The main difference: even modern Forths tend to fit happily in 8K of RAM. (Mine's a little larger than this, now, because I've added in some luxurious libraries.)

Currently, my system image comes in at 8,372 bytes, including all buffers and stacks for the bootstrap task. It executes 1.7 million words (small words) per second at 80Mhz — not a speed demon, but I've still got a lot of room for optimization. It was at 1.4 milion wps yesterday.

The oddities of the Propeller architecture have made this a little interesting:

  • It's an old-style, string-of-addresses indirect threaded Forth.
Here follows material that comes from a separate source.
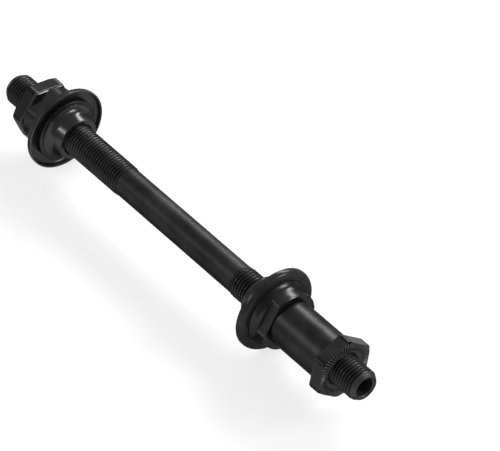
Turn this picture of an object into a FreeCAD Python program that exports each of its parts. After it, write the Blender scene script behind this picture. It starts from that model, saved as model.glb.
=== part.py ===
import FreeCAD, Part
import math
import os

# Rear hub axle set for a quick-release wheel, in millimetres.
# The axle lies along Y with its midpoint at the origin and +Z up.
# +Y is the left end. The spacer is at the right end, -Y.

# Axle
axle_length = 146.0
thread_r = 4.475
blank_step = 0.275
bore_r = 2.7
left_thread_length = 47.8
right_thread_length = 48.2
run_out = 1.8
end_chamfer_length = 1.3
end_chamfer_depth = 0.85
bore_chamfer = 0.35

# Threaded holes, with a countersink at both ends
thread_clearance = 0.05
countersink = 0.3

# Locknuts
nut_across_flats = 15.8
nut_thickness = 4.15
nut_face_step = 0.29
nut_chamfer_angle = 30.0
nut_bevel = 0.4
nut_dish_width = 1.7
nut_dish_depth = 0.8
serration_count = 60
serration_depth = 0.35
serration_width = 0.62
left_nut_angle = 50.2
right_nut_angle = 19.1

# Dust caps
cap_web = 2.95
cap_depth = 2.1
cap_sheet = 0.5
cap_corner_r = 1.4
cap_edge = 0.12

# Bearing cones: steps in radius, and places measured outwards from the dust cap's rim
nose_wall = 1.875
race_r = 2.5
shoulder_step = 0.65
seat_step = 0.95
flange_step = 0.4
flange_width = 0.3
collar_step = 1.2
nose_end = -5.35
nose_slope = 8.0
nose_chamfer = 0.2
shoulder_end = -0.95
seat_inner_end = -0.64
seat_chamfer = 0.15
flare_r = 2.6
collar_end = 7.14
collar_chamfer = 0.35
wrench_flat_depth = 1.4
wrench_flats_start = 3.7
left_collar_extra = 1.22
left_flats_angle = 20.0
right_flats_angle = 57.0

# Spacer
spacer_clearance = 0.32
spacer_wall = 1.835
spacer_length = 17.5
spacer_chamfer = 0.3

# Free thread beyond the locknuts
left_free_end = 9.65
right_free_end = 8.05

# Sizes that follow from these
hole_r = thread_r + thread_clearance
ball_circle_r = hole_r + nose_wall + race_r
shoulder_r = ball_circle_r - shoulder_step
seat_r = shoulder_r + seat_step
flange_r = seat_r + flange_step
collar_r = flange_r - collar_step
cap_r = seat_r + cap_web
left_nut_y = axle_length / 2 - left_free_end - nut_thickness
left_cap_y = left_nut_y - collar_end - left_collar_extra
right_nut_y = right_free_end + nut_thickness - axle_length / 2
spacer_y = right_nut_y + spacer_length
right_cap_y = spacer_y + collar_end


def in_profile(point):
    """Place of a point (y, r) in the plane of the profile."""
    return FreeCAD.Vector(point[1], point[0], 0)


def turned(path):
    """Solid turned about the Y axis from a closed path of steps (y, r).

    A step of two points is an arc: a point on it, then its end."""
    ends = [step[1] if isinstance(step[0], tuple) else step for step in path]
    edges = []
    for i, step in enumerate(path):
        start = in_profile(ends[i - 1])
        end = in_profile(ends[i])
        if step is ends[i]:
            edges.append(Part.makeLine(start, end))
        else:
            edges.append(Part.Arc(start, in_profile(step[0]), end).toShape())
    face = Part.Face(Part.Wire(edges))
    return face.revolve(FreeCAD.Vector(), FreeCAD.Vector(0, 1, 0), 360)


def arc_point(centre, radius, degrees):
    """Point (y, r) on a circle in the plane of the profile, from +y towards +r."""
    angle = math.radians(degrees)
    y = centre[0] + radius * math.cos(angle)
    r = centre[1] + radius * math.sin(angle)
    return (y, r)


def turn_about_axle(shape, degrees):
    """Turn a shape about the axle, from +Z towards -X."""
    turned_shape = shape.copy()
    turned_shape.rotate(FreeCAD.Vector(), FreeCAD.Vector(0, 1, 0), -degrees)
    return turned_shape


def facing_right(shape):
    """Turn a shape that faces +Y round to face -Y."""
    other = shape.copy()
    other.rotate(FreeCAD.Vector(), FreeCAD.Vector(0, 0, 1), 180)
    return other


def moved(shape, y):
    """Move a shape along the axle."""
    other = shape.copy()
    other.translate(FreeCAD.Vector(0, y, 0))
    return other


def make_axle():
    """Hollow axle: two threaded ends, a slimmer plain middle, a bore right through."""
    half = axle_length / 2
    chamfer_y = half - end_chamfer_length
    tip_r = thread_r - end_chamfer_depth
    plain_r = thread_r - blank_step
    left_thread_start = half - left_thread_length
    right_thread_start = right_thread_length - half
    return turned([
        (-half, bore_r + bore_chamfer),
        (-half, tip_r),
        (-chamfer_y, thread_r),
        (right_thread_start, thread_r),
        (right_thread_start + run_out, plain_r),
        (left_thread_start - run_out, plain_r),
        (left_thread_start, thread_r),
        (chamfer_y, thread_r),
        (half, tip_r),
        (half, bore_r + bore_chamfer),
        (half - bore_chamfer, bore_r),
        (bore_chamfer - half, bore_r),
    ])


def make_locknut(angle):
    """Hexagon locknut from y = 0 to its serrated outer face, which is dished round the hole.

    The outer corners are turned to a cone, the flats' edges at y = 0 are bevelled."""
    flat = nut_across_flats / 2
    corner = flat / math.cos(math.radians(30))
    points = []
    for i in range(7):
        turn = math.radians(angle + 30 + 60 * i)
        points.append(FreeCAD.Vector(-corner * math.sin(turn), 0, corner * math.cos(turn)))
    hexagon = Part.Face(Part.makePolygon(points))
    blank = hexagon.extrude(FreeCAD.Vector(0, nut_thickness, 0))
    hub_edges = [edge for edge in blank.Edges if edge.BoundBox.YMax < 0.001]
    blank = blank.makeChamfer(nut_bevel, hub_edges)

    over = corner + 1.0
    face_r = flat + nut_face_step
    dish_r = hole_r + nut_dish_width
    slope = math.tan(math.radians(nut_chamfer_angle))
    chamfer_start = nut_thickness - (over - face_r) * slope
    envelope = turned([
        (0, hole_r + countersink),
        (0, over),
        (chamfer_start, over),
        (nut_thickness, face_r),
        (nut_thickness, dish_r),
        (nut_thickness - nut_dish_depth, hole_r),
        (countersink, hole_r),
    ])
    nut = blank.common(envelope)

    inside = dish_r - serration_width
    groove_top = nut_thickness + serration_depth
    groove_floor = nut_thickness - serration_depth
    corners = [
        FreeCAD.Vector(-serration_width, groove_top, inside),
        FreeCAD.Vector(0, groove_floor, inside),
        FreeCAD.Vector(serration_width, groove_top, inside),
        FreeCAD.Vector(-serration_width, groove_top, inside),
    ]
    groove = Part.Face(Part.makePolygon(corners)).extrude(FreeCAD.Vector(0, 0, over - inside))
    grooves = []
    for i in range(serration_count):
        grooves.append(turn_about_axle(groove, angle + 360 * i / serration_count))
    return nut.cut(Part.makeCompound(grooves))


def make_dust_cap():
    """Shallow pressed cup, its rim towards y = 0 and its flat face outwards."""
    web = cap_depth - cap_sheet
    inner_wall = cap_r - cap_sheet
    bend = (cap_depth - cap_corner_r, cap_r - cap_corner_r)
    return turned([
        (web, seat_r),
        (cap_depth, seat_r),
        (cap_depth, bend[1]),
        (arc_point(bend, cap_corner_r, 45), (bend[0], cap_r)),
        (cap_edge, cap_r),
        (0, cap_r - cap_edge),
        (0, inner_wall + cap_edge),
        (cap_edge, inner_wall),
        (bend[0], inner_wall),
        (arc_point(bend, cap_corner_r - cap_sheet, 45), (web, bend[1])),
    ])


def make_cone(extra, angle):
    """Bearing cone: threaded hole, sloping nose and ball race towards the hub, a seat and a
    flange for the dust cap, a flared neck and a collar with two wrench flats."""
    race_depth = math.sqrt(race_r ** 2 - shoulder_step ** 2)
    race_centre = (shoulder_end - race_depth, ball_circle_r)
    race_stop = -math.degrees(math.asin(shoulder_step / race_r))
    race_start = nose_slope - 90
    race_foot = arc_point(race_centre, race_r, race_start)
    race_middle = arc_point(race_centre, race_r, (race_start + race_stop) / 2)
    nose_r = race_foot[1] - (race_foot[0] - nose_end) * math.tan(math.radians(nose_slope))

    flange_end = cap_depth + flange_width
    flare_rise = flare_r - collar_step
    flare_end = flange_end + math.sqrt(flare_r ** 2 - flare_rise ** 2)
    flare_centre = (flare_end, collar_r + flare_r)
    flare_start = 180 + math.degrees(math.asin(flare_rise / flare_r))
    flare_middle = arc_point(flare_centre, flare_r, (flare_start + 270) / 2)
    end = collar_end + extra

    body = turned([
        (nose_end, hole_r + countersink),
        (nose_end, nose_r - nose_chamfer),
        (nose_end + nose_chamfer, nose_r),
        race_foot,
        (race_middle, (shoulder_end, shoulder_r)),
        (seat_inner_end, shoulder_r),
        (seat_inner_end, seat_r - seat_chamfer),
        (seat_inner_end + seat_chamfer, seat_r),
        (cap_depth, seat_r),
        (cap_depth, flange_r),
        (flange_end, flange_r),
        (flare_middle, (flare_end, collar_r)),
        (end - collar_chamfer, collar_r),
        (end, collar_r - collar_chamfer),
        (end, hole_r + countersink),
        (end - countersink, hole_r),
        (nose_end + countersink, hole_r),
    ])

    flat = collar_r - wrench_flat_depth
    cutter = Part.makeBox(2 * cap_r, end, cap_r, FreeCAD.Vector(-cap_r, wrench_flats_start, flat))
    for side in (0, 180):
        body = body.cut(turn_about_axle(cutter, angle + side))
    return body


def make_spacer():
    """Plain tube with broken edges, loose over the thread, from y = 0 outwards."""
    inner = thread_r + spacer_clearance
    outer = inner + spacer_wall
    return turned([
        (0, inner + spacer_chamfer),
        (0, outer - spacer_chamfer),
        (spacer_chamfer, outer),
        (spacer_length - spacer_chamfer, outer),
        (spacer_length, outer - spacer_chamfer),
        (spacer_length, inner + spacer_chamfer),
        (spacer_length - spacer_chamfer, inner),
        (spacer_chamfer, inner),
    ])


pieces = {
    "axle": make_axle(),
    "left_locknut": moved(make_locknut(left_nut_angle), left_nut_y),
    "left_cone": moved(make_cone(left_collar_extra, left_flats_angle), left_cap_y),
    "left_dust_cap": moved(make_dust_cap(), left_cap_y),
    "right_cone": moved(facing_right(make_cone(0, -right_flats_angle)), right_cap_y),
    "right_dust_cap": moved(facing_right(make_dust_cap()), right_cap_y),
    "spacer": moved(facing_right(make_spacer()), spacer_y),
    "right_locknut": moved(facing_right(make_locknut(-right_nut_angle)), right_nut_y),
}

os.makedirs("parts", exist_ok=True)
for name, shape in pieces.items():
    print(name, shape.isValid(), len(shape.Solids), round(shape.Volume, 2), shape.BoundBox)
    shape.exportStep("parts/" + name + ".step")
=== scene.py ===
# %% [markdown]
# # A rear hub axle in black steel
# The part lies on a white table: a hollow threaded axle that carries two bearing cones, their pressed
# dust caps, a spacer and two locknuts. The solids from the CAD model give every place and size, and
# the physics. They have plain cylinders where the real pieces have threads, and knife edges where the
# real ones catch a line of light. This lesson turns each piece again with its thread and soft edges,
# gives it a black oxide finish, and lights it as a small product on a table is lit.

# %% Load the frame
import bpy
import numpy as np
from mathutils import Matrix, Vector


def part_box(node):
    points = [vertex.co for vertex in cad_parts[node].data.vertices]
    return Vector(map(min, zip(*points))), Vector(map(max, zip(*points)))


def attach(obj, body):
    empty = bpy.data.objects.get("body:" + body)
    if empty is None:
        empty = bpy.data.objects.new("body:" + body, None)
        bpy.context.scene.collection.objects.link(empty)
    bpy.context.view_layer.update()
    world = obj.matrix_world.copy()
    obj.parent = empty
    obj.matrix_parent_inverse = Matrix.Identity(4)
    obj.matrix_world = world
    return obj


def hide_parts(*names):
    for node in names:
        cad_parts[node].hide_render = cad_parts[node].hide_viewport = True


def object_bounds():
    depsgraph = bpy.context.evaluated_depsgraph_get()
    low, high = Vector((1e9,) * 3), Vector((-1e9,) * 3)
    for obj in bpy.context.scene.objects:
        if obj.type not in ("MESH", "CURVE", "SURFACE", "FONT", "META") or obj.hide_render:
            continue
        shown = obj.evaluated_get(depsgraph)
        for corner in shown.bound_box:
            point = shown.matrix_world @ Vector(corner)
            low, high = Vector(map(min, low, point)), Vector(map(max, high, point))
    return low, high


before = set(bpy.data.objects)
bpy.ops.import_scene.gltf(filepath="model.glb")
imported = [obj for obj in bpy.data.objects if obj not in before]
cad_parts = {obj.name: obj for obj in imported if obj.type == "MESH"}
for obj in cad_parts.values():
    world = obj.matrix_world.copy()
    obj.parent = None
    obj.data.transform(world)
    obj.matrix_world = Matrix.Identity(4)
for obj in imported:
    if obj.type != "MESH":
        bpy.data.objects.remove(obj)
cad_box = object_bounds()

print("box of the solids in mm:", np.round(np.array(cad_box) * 1000, 2).tolist())

# %% [markdown]
# ## Everything here is a ring
# Each piece has a hole right through it, so each one is a closed section carried once round the axle.
# A lathe works the same way. Blender's own Screw modifier could do it too, but a nut and a cone have
# flats, and their section changes with the angle. A grid of numbers allows that: one row for each
# point of the section, one column for each angle, and both directions close on themselves. Such a
# grid has no seams and no poles to mend.

# %% A closed ring from a grid
MM = 0.001


def ring(name, place, radius, turn):
    """A closed ring about the Y axis.

    Point (i, j) is (R sin a, Y, R cos a), with R = radius[i, j], Y = place[i, j] in mm, a = turn[j].
    Rows and columns both wrap round. Faces point outwards: a negative volume turns them all."""
    radius, place = np.broadcast_arrays(radius, place)
    points = np.stack([radius * np.sin(turn), place, radius * np.cos(turn)], axis=-1) * MM
    rows, columns = radius.shape
    points = points.reshape(-1, 3)
    i, j = np.meshgrid(np.arange(rows), np.arange(columns), indexing="ij")
    down = (i + 1) % rows
    right = (j + 1) % columns
    corners = [i * columns + j, i * columns + right, down * columns + right, down * columns + j]
    quads = np.stack(corners, -1).reshape(-1, 4)
    a, b, c, d = (points[quads[:, k]] for k in range(4))
    volume = np.einsum("ij,ij->", a, np.cross(b, c) + np.cross(c, d)) / 6
    if volume < 0:
        quads = quads[:, ::-1]
    mesh = bpy.data.meshes.new(name)
    mesh.vertices.add(len(points))
    mesh.vertices.foreach_set("co", points.ravel())
    mesh.loops.add(quads.size)
    mesh.loops.foreach_set("vertex_index", quads.ravel())
    mesh.polygons.add(len(quads))
    mesh.polygons.foreach_set("loop_start", np.arange(len(quads)) * 4)
    mesh.polygons.foreach_set("use_smooth", np.ones(len(quads), dtype=bool))
    mesh.update(calc_edges=True)
    mesh.validate()
    piece = bpy.data.objects.new(name, mesh)
    bpy.context.scene.collection.objects.link(piece)
    print(name, "triangles:", 2 * len(quads), "volume in mm3:", round(abs(volume) * 1e9, 1))
    return piece


def angles(columns, start=0.0):
    """Evenly spaced angles for a full turn, from a start in degrees."""
    return np.radians(start) + np.arange(columns) * 2 * np.pi / columns


# %% [markdown]
# ## Soft edges
# A real edge is never sharp. It is broken by a tool or by the plating, and that thin band is what
# shines in a photograph. A Bevel modifier could round the edges afterwards, but here the section is
# rounded before it is turned, so each edge has its own softness. Beside each rounding one more point
# stays on the straight side. It keeps the shading of the flat face flat.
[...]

This is necessary because the more modern styles such as direct or subroutine threading assume you can jump to instructions in the dictionary's data space; the Propeller can't.

  • The Propeller has no hardware stacks, or indirect addressing of its fast (local) RAM. Thus, the stack is emulated with slow (shared) RAM, entirely in software. This has required a lot of careful tuning.

  • The Propeller has no hardware peripherals, other than some counters. All I/O, including the serial console, is implemented by the Forth kernel.

  • Forth was designed for multiuser multitasking on single-core machines, and later expanded to multiuser multitasking on SMP machines. As an embedded system, the Propeller needs single-user multitasking on an eight-core chip — eight cores sharing a dictionary and data space. This means things like semaphores all of a sudden appear in the standard library.

Forth is intoxicating. Once the system is bootstrapped (which required a couple kilobytes of assembler, most of which I generated with some scripts — as I am wont to do), development proceeds exponentially, by defining each layer in the system in terms of the previous.

I believe that every aspiring (or experienced) computer programmer should write a Forth at some point, as a sort of rite of passage. It's challenging, but not because it's hard: because it requires some pretty fundamental paradigm shifts. Writing a Forth will bring you many Aha! moments, and watching the language define itself is quite a trip.